Controlled Burn, écrite à l’été 2023, a été interprétée à Montréal, à Philadelphie et au célèbre Carnegie Hall de New York. Elle sera jouée par l’Orchestre symphonique de Saskatoon en octobre 2024 et l’Orchestre philharmonique de Calgary au printemps 2025, tandis qu’une nouvelle pièce est prévue pour la saison 2025-26 de l’Orchestre symphonique de Toronto. La musique de Derksen a également été utilisée dans une œuvre du Royal Winnipeg Ballet, et pour la seule année 2024, iel a composé la musique d’un long métrage et de deux documentaires, dont un documentaire de National Geographic sur la région de la baie d’Hudson.

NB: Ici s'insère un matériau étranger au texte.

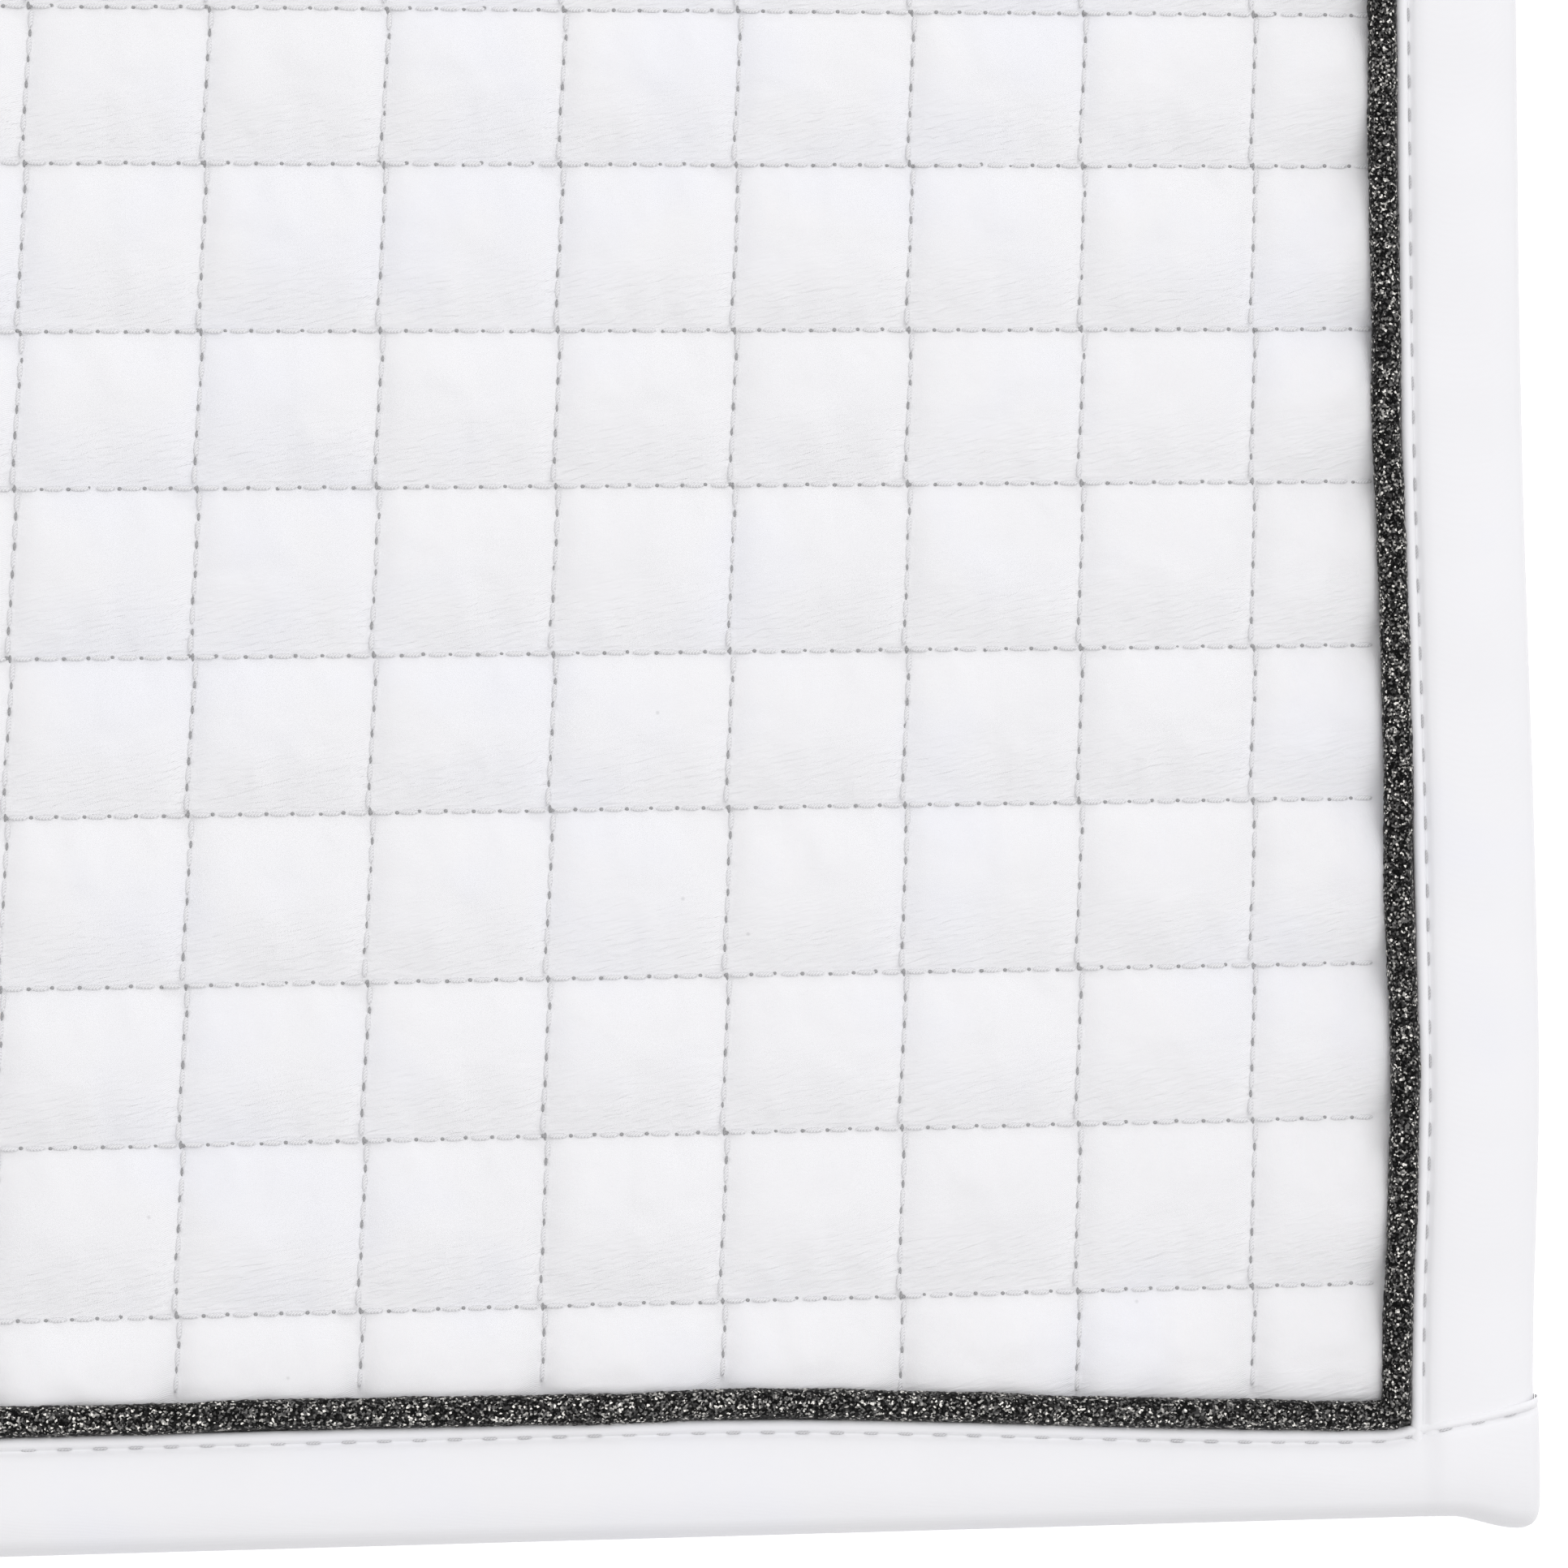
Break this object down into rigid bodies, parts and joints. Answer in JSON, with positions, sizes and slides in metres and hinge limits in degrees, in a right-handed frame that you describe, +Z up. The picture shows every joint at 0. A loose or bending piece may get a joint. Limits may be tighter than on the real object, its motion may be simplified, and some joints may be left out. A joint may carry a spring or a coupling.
{
  "type": "saddle pad",
  "caption": "Quilted dressage saddle pad: two padded, bound and piped flaps that fold at the spine, with girth loops and hook-and-loop saddle straps.",
  "frame": {"origin": "middle of the footprint, on the surface that the two lower edges stand on", "axes": "+X along the spine towards the horse's tail, -Y to the near (left) flap, +Y to the off (right) flap, +Z up"},
  "size_m": [0.655, 0.4614, 0.4948],
  "materials": {
    "cover_fabric": "satin microfibre, quilted",
    "lining_fabric": "matte cotton, quilted",
    "filling": "fibre wadding",
    "binding_tape": "smooth satin tape",
    "glitter_piping": "black metallic-thread sleeve with silver specks",
    "filler_cord": "twisted cotton",
    "webbing": "woven webbing",
    "hook_and_loop": "hook-and-loop tape"
  },
  "bodies": {
    "off_flap": {"off_outer_cover": "cover_fabric", "off_filling": "filling", "off_lining": "lining_fabric", "off_rear_binding": "binding_tape", "off_front_binding": "binding_tape", "off_bottom_binding": "binding_tape", "off_rear_piping_sleeve": "glitter_piping", "off_rear_piping_cord": "filler_cord", "off_front_piping_sleeve": "glitter_piping", "off_front_piping_cord": "filler_cord", "off_bottom_piping_sleeve": "glitter_piping", "off_bottom_piping_cord": "filler_cord", "off_girth_loop": "webbing", "off_loop_patch": "hook_and_loop", "off_strap_anchor": "webbing", "spine_outer_tape": "binding_tape", "spine_inner_tape": "binding_tape"},
    "near_flap": {"near_outer_cover": "cover_fabric", "near_filling": "filling", "near_lining": "lining_fabric", "near_rear_binding": "binding_tape", "near_front_binding": "binding_tape", "near_bottom_binding": "binding_tape", "near_rear_piping_sleeve": "glitter_piping", "near_rear_piping_cord": "filler_cord", "near_front_piping_sleeve": "glitter_piping", "near_front_piping_cord": "filler_cord", "near_bottom_piping_sleeve": "glitter_piping", "near_bottom_piping_cord": "filler_cord", "near_girth_loop": "webbing", "near_loop_patch": "hook_and_loop", "near_strap_anchor": "webbing"},
    "near_strap": {"near_strap_webbing": "webbing", "near_strap_hook_patch": "hook_and_loop"},
    "off_strap": {"off_strap_webbing": "webbing", "off_strap_hook_patch": "hook_and_loop"}
  },
  "joints": [
    {"name": "spine_fold", "type": "hinge", "parent": "off_flap", "child": "near_flap", "pos_m": [0, 0, 0.49141], "axis": [-1, 0, 0], "range_deg": [-47, 132], "deforming": ["spine_outer_tape", "spine_inner_tape"]},
    {"name": "near_strap_open", "type": "hinge", "parent": "near_flap", "child": "near_strap", "pos_m": [-0.205, -0.06178, 0.38756], "axis": [-1, 0, 0], "range_deg": [0, 150]},
    {"name": "off_strap_open", "type": "hinge", "parent": "off_flap", "child": "off_strap", "pos_m": [-0.205, 0.06178, 0.38756], "axis": [1, 0, 0], "range_deg": [0, 150]}
  ]
}
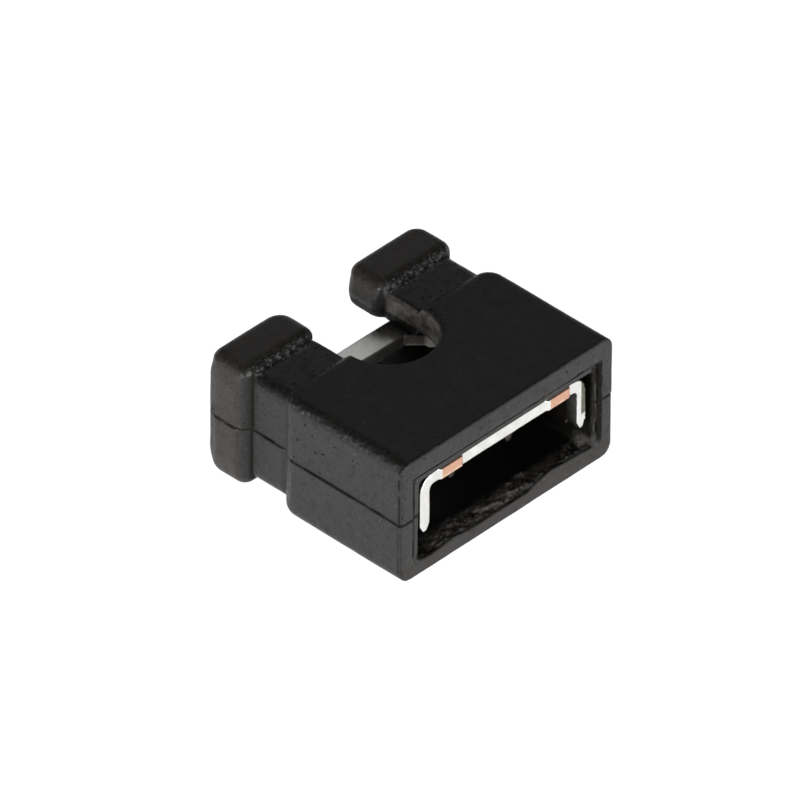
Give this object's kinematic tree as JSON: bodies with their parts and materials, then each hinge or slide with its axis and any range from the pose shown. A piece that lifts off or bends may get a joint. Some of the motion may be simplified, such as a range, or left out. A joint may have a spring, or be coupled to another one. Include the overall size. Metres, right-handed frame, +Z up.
{
  "type": "jumper shunt",
  "caption": "Low open-ended jumper shunt: a black moulded housing with grip lips over a folded spring contact that bridges neighbouring square header posts.",
  "frame": {"origin": "centre of the footprint, on the surface that the shunt lies on", "axes": "+X along the pair of posts, +Y from the mouth towards the grip lips, +Z up through the thickness"},
  "size_m": [0.005, 0.0044, 0.0025],
  "materials": {
    "housing": "matte, fine eroded grain, glass-filled black thermoplastic",
    "contact": "phosphor bronze strip under bright tin, bare bronze where the carrier strip was cut off"
  },
  "bodies": {
    "root": {"housing": "housing", "contact": "contact"}
  },
  "joints": []
}
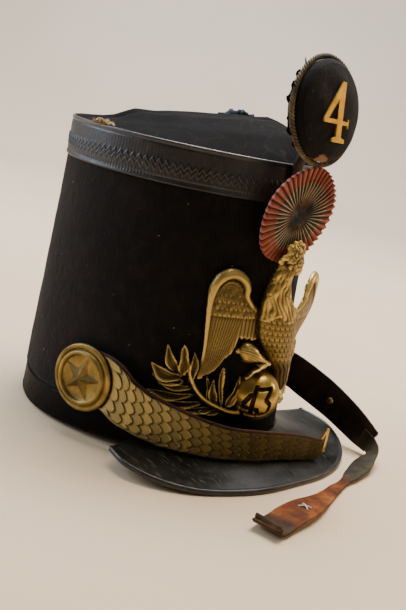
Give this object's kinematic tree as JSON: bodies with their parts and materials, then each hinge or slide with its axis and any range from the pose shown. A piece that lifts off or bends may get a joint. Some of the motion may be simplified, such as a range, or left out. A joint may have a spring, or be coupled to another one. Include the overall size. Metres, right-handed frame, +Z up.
{
  "type": "shako hat",
  "caption": "Tall felt military cap with a leather crown, bands and peak, a brass cockerel plate, a pleated cockade, a round cloth pompon and brass chin scales",
  "frame": {"origin": "on the flat underside of the felt at the middle of the rear rim", "axes": "+Z up, -Y towards the hat's front and peak, +X towards the wearer's left"},
  "size_m": [0.21, 0.2932, 0.2814],
  "materials": {
    "felt_body": "black wool felt with a short hairy nap, rubbed brown in places",
    "crown_top": "blackened leather, cracked and dusty",
    "top_band": "blackened leather, tooled, worn at the edge",
    "base_band": "glossy blackened leather",
    "peak": "scratched black lacquered leather",
    "peak_binding": "folded and stitched leather edge",
    "cockerel_plate": "stamped sheet, aged and rubbed bright on its high places",
    "cockade": "faded pleated cloth in red, olive grey and blue",
    "cockade_post": "plain, hidden behind the cockade",
    "pompon_body": "worn black cloth over padding",
    "pompon_backing": "brown leather",
    "pompon_cord": "twisted black and grey braid",
    "pompon_number": "thin cut brass",
    "pompon_stem": "dark brown leather",
    "strap_right": "dark brown leather backing",
    "strap_left": "dark brown leather backing",
    "scales_right": "aged stamped scales, some punched all over",
    "scales_left": "aged stamped scales, some punched all over",
    "boss_right": "stamped star on a grained field",
    "boss_left": "stamped star on a grained field",
    "clasp_right": "bright bent strip",
    "strap_rivet_left": "small domed rivet head",
    "tie_left": "soft brown leather, grey on its flesh side"
  },
  "bodies": {
    "root": {"felt_body": "felt_body", "crown_top": "crown_top", "top_band": "top_band", "base_band": "base_band", "peak": "peak", "peak_binding": "peak_binding", "cockerel_plate": "cockerel_plate", "cockade": "cockade", "cockade_post": "cockade_post", "pompon_body": "pompon_body", "pompon_backing": "pompon_backing", "pompon_cord": "pompon_cord", "pompon_number": "pompon_number", "pompon_stem": "pompon_stem", "strap_right": "strap_right", "strap_left": "strap_left", "scales_right": "scales_right", "scales_left": "scales_left", "boss_right": "boss_right", "boss_left": "boss_left", "clasp_right": "clasp_right", "strap_rivet_left": "strap_rivet_left", "tie_left": "tie_left"}
  },
  "joints": []
}
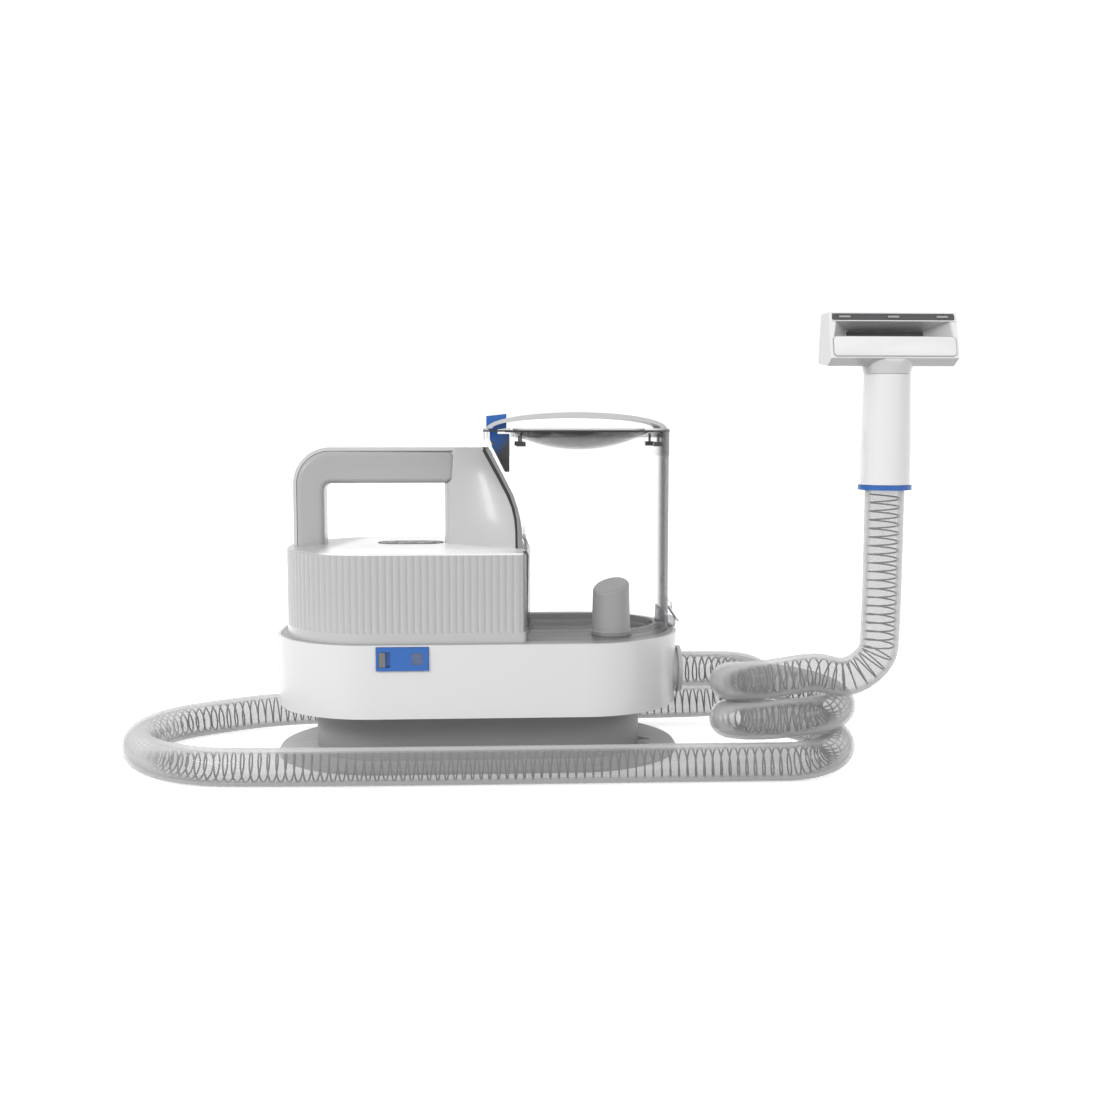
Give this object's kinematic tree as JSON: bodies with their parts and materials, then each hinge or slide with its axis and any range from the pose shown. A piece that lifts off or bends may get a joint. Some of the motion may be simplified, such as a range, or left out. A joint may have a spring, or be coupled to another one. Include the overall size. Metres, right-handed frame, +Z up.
{
  "type": "spot extractor",
  "caption": "Portable spot cleaner with clear waste tank, carry handle, coiled clear suction hose and flat hand tool.",
  "frame": {"origin": "middle of the base plate's underside, on the floor", "axes": "+X along the machine towards the clear tank and the hose, +Y to its back, +Z up"},
  "size_m": [0.6985, 0.2675, 0.384],
  "materials": {
    "pale_base": "smooth moulded",
    "rubber_foot": "matt black rubber",
    "screw_steel": "plain zinc",
    "dark_neck": "dark grey, fine texture",
    "white_shell": "white, satin gloss",
    "pale_grey": "light grey, smooth",
    "dark_tray": "dark grey, smooth",
    "blue_plastic": "mid blue, semi gloss",
    "clear_window": "clear plastic window",
    "grey_shell": "mid grey, satin",
    "dark_panel": "dark glossy film",
    "grey_button": "grey, satin",
    "dark_seal": "black rubber strip",
    "clear_tank": "clear polycarbonate",
    "riser_grey": "mid grey, smooth",
    "dark_cage": "near black",
    "float_white": "hollow white ball",
    "wire_steel": "bright wire",
    "clear_lid": "clear plastic",
    "smoke_dish": "smoke-grey clear plastic",
    "white_gloss": "white, glossy",
    "dark_strip": "dark brush strip",
    "pale_plate": "very light grey",
    "motor_steel": "stamped can",
    "inner_plastic": "dark grey, unpainted",
    "board_green": "green circuit board",
    "clear_inner": "clear plastic",
    "filter_foam": "open foam",
    "clear_hose": "semi-clear soft plastic",
    "hose_wire": "grey coated wire"
  },
  "bodies": {
    "machine": {"base_plate": "pale_base", "base_feet": "rubber_foot", "base_screws": "screw_steel", "neck": "dark_neck", "housing_band": "white_shell", "deck": "pale_grey", "tank_tray": "dark_tray", "side_plate": "blue_plastic", "plate_window": "clear_window", "hose_port": "grey_shell", "suction_duct": "dark_neck", "inlet_seal": "riser_grey", "motor_cover": "grey_shell", "top_cover": "white_shell", "control_panel": "dark_panel", "carry_handle": "grey_shell", "handle_trim": "white_shell", "tank_tower": "grey_shell", "tower_seal": "dark_seal", "suction_motor": "motor_steel", "motor_mount": "rubber_foot", "fan_case": "inner_plastic", "air_duct": "inner_plastic", "circuit_board": "board_green", "solution_pump": "inner_plastic", "clean_tank": "clear_inner", "exhaust_filter": "filter_foam", "power_gland": "dark_neck", "hose_run": "clear_hose", "hose_loops": "clear_hose", "hose_riser": "clear_hose", "front_wire": "hose_wire", "riser_wire": "hose_wire", "cuff_ring": "blue_plastic"},
    "tank": {"waste_tank": "clear_tank", "inlet_riser": "riser_grey", "float_cage": "dark_cage", "tank_hook": "clear_tank", "tab_pin": "wire_steel"},
    "float": {"float_ball": "float_white"},
    "bail": {"hook_bail": "wire_steel"},
    "lid": {"tank_lid": "clear_lid", "lid_dish": "smoke_dish", "lid_arch": "white_shell", "lid_clips": "dark_cage"},
    "tab": {"release_tab": "blue_plastic"},
    "impeller": {"suction_impeller": "inner_plastic", "motor_shaft": "wire_steel"},
    "rotor": {"pump_rotor": "riser_grey"},
    "latch": {"slide_latch": "blue_plastic"},
    "cap": {"filler_cap": "rubber_foot"},
    "power_button": {"button_power": "grey_button"},
    "spray_button": {"button_spray": "grey_button"},
    "suction_button": {"button_suction": "grey_button"},
    "tool": {"tool_grip": "white_gloss", "trigger_pin": "wire_steel"},
    "trigger": {"spray_trigger": "grey_button"},
    "head": {"tool_head": "white_gloss", "brush_strip": "dark_strip", "head_plate": "pale_plate"}
  },
  "joints": [
    {"name": "tank_lift", "type": "slide", "parent": "machine", "child": "tank", "axis": [0, 0, 1], "range_m": [0, 0.2]},
    {"name": "float_rise", "type": "slide", "parent": "tank", "child": "float", "axis": [0, 0, 1], "range_m": [0, 0.006]},
    {"name": "bail_swing", "type": "hinge", "parent": "tank", "child": "bail", "pos_m": [0.1755, 0, 0.128], "axis": [0, -1, 0], "range_deg": [0, 50]},
    {"name": "lid_lift", "type": "slide", "parent": "tank", "child": "lid", "axis": [0, 0, 1], "range_m": [0, 0.08]},
    {"name": "tab_press", "type": "hinge", "parent": "tank", "child": "tab", "pos_m": [0.014, 0, 0.279], "axis": [0, 1, 0], "range_deg": [0, 4], "stiffness_Nm_per_rad": 0.6, "springref_deg": -2.86},
    {"name": "impeller_spin", "type": "hinge", "parent": "machine", "child": "impeller", "pos_m": [-0.09, 0, 0.12], "axis": [0, 0, 1], "continuous": true},
    {"name": "rotor_spin", "type": "hinge", "parent": "machine", "child": "rotor", "pos_m": [-0.005, 0.048, 0.066], "axis": [0, 0, 1], "continuous": true},
    {"name": "latch_slide", "type": "slide", "parent": "machine", "child": "latch", "axis": [1, 0, 0], "range_m": [0, 0.004]},
    {"name": "cap_pull", "type": "slide", "parent": "machine", "child": "cap", "axis": [0, 1, 0], "range_m": [0, 0.02]},
    {"name": "power_press", "type": "slide", "parent": "machine", "child": "power_button", "axis": [0, 0, -1], "range_m": [0, 0.001], "stiffness_N_per_m": 900, "springref_m": -0.0004},
    {"name": "spray_press", "type": "slide", "parent": "machine", "child": "spray_button", "axis": [0, 0, -1], "range_m": [0, 0.001], "stiffness_N_per_m": 900, "springref_m": -0.0004},
    {"name": "suction_press", "type": "slide", "parent": "machine", "child": "suction_button", "axis": [0, 0, -1], "range_m": [0, 0.001], "stiffness_N_per_m": 900, "springref_m": -0.0004},
    {"name": "tool_turn", "type": "hinge", "parent": "machine", "child": "tool", "pos_m": [0.3315, -0.14, 0.25], "axis": [0, 0, 1], "continuous": true},
    {"name": "trigger_pull", "type": "hinge", "parent": "tool", "child": "trigger", "pos_m": [0.3315, -0.125, 0.322], "axis": [-1, 0, 0], "range_deg": [0, 4], "stiffness_Nm_per_rad": 0.8, "springref_deg": -2.86},
    {"name": "head_pull", "type": "slide", "parent": "tool", "child": "head", "axis": [0, 0, 1], "range_m": [0, 0.02]}
  ]
}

« Composer pour un film est totalement différent », dit-iel. « Ça raconte une histoire avec des sons, mais ça n’est pas nécessairement toi qui as les mains sur le volant, il faut travailler avec la réalisatrice pour bien comprendre l’atmosphère recherchée, alors c’est pas toujours facile. Il faut aussi que tu penses à souligner l’histoire sans prendre toute la place, il ne faut pas que la musique soit trop imposante ou compliquée. »
Parmi ses projets à venir, mentionnons la coécriture avec des clients du Centre de toxicomanie et de santé mentale, puis direction Banff afin de diriger le programme de musique classique autochtone avec neuf participants et deux autres membres de la faculté. « Ce programme a vraiment ouvert les portes aux autochtones dans le monde de la musique classique », déclare Derksen, « et il a aidé le monde de la musique classique à réaliser qu’il y a des autochtones professionnels dans ce domaine. Je pousse continuellement pour ouvrir ces portes et m’assurer qu’elles restent ouvertes. »
Et comme si tout ça n’était pas suffisant, son quatrième album intitulé The Visit paraîtra en novembre 2024. « Je retourne à mes racines électro, mais avec un élément de musique de chambre », explique-t-iel. « J’ai bonifié mon groupe et on est sept maintenant : deux violons, une trompette, une batterie, mon violoncelle, ma femme Rebecca Benson qui chante avec moi et une danseuse à cerceaux. Je me demandais comment faire pour qu’un album contienne tout ce que je fais en tant que compositeurice. J’ai l’impression que cet album présente un bon équilibre entre improvisation, classique, électronique et de musique de chambre. Il incorpore plein d’aspects de mon langage musical et j’en suis vraiment fière ».